You can’t blame all of Estonia’s problems on its low taxes, of course — the currency issue (Norway’s kroner is floating, while Estonia just joined the euro) is also huge. And Norway does have all that oil revenue, too. But looking at Estonia’s housing bubble and bust, one sees an economy where people are striving to get rich quick, in contrast to Norway’s culture of simply trying to be as happy and successful as possible. Which turns out to be extremely successful.

I really enjoyed that article... and it got me thinking. The problem is twofold here in the US. Norway's federal government is very close to most of the population, not 2000 miles away. The distance is not just in miles but in communication. That lack of close communication breads distrust.
Our federal government spent nearly 2,000 times the amount that Norway did in 2009... and the US is 68th out of 139 countries in government wasteful spending according to the World Economic Forum’s GCR. Norway was in the top 20 of the best bang per buck of government $ spent. The orders of magnitude of waste builds discontent and distrust.
Were our federal government to spend our funds more wisely, the citizens might not be so frustrated with social programs like Norway's.
#1 Posted by Joe Spencer, CJR on Mon 31 Jan 2011 at 01:18 PM
yet nobody asks the simple question: How much better off would Norway be if it let its people decide what to do with THEIR money instead of the state?

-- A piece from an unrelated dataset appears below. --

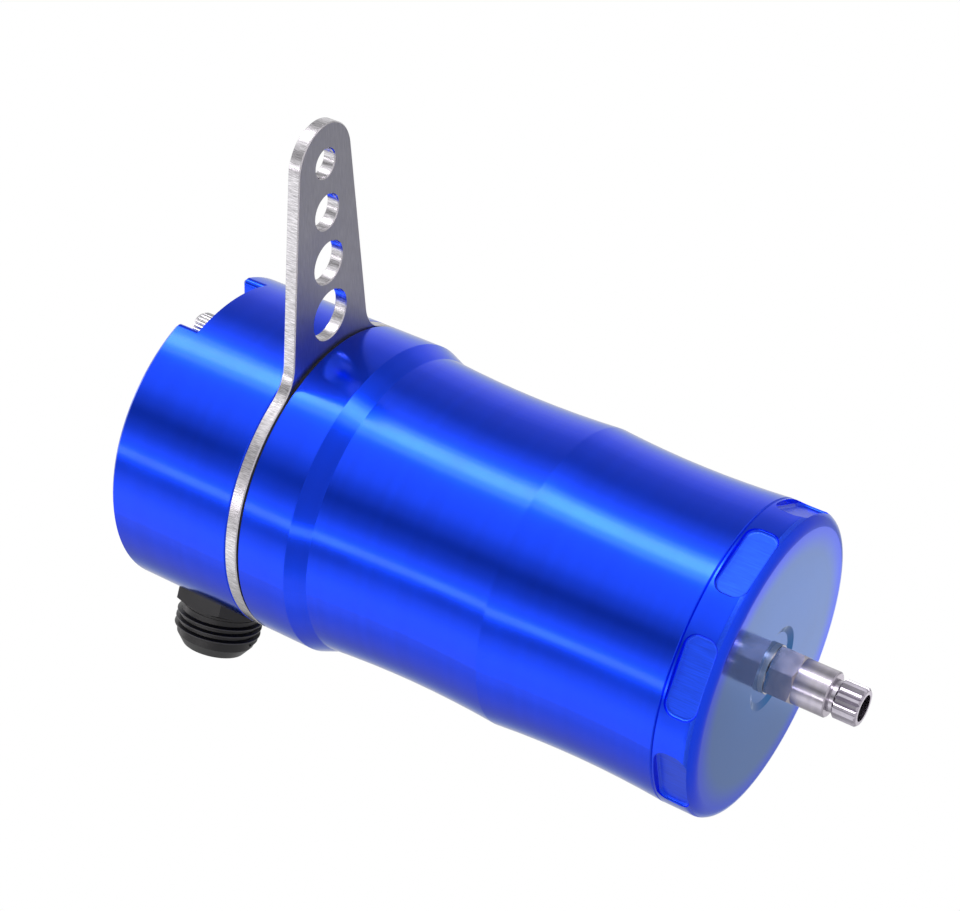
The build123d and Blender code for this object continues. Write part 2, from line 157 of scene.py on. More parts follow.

Hmm. I imagine FAR better off. They have resources and somewhat industrious people. They would crush the measly output they have now. But nobody ever asks about opportunity costs, do they? Keep the Socialist propaganda machine fed, author. Only of a few of us will recognize for the fool you are.
#2 Posted by Steve, CJR on Mon 18 Apr 2011 at 01:34 AM
@ Steve: Who do you think is deciding what to do with the money instead of the people? Who is the state? Every 4 year we, as in any democratic country, elect our politicians to do those choices on our behalf. Who if not the people then are deciding what to do with the money?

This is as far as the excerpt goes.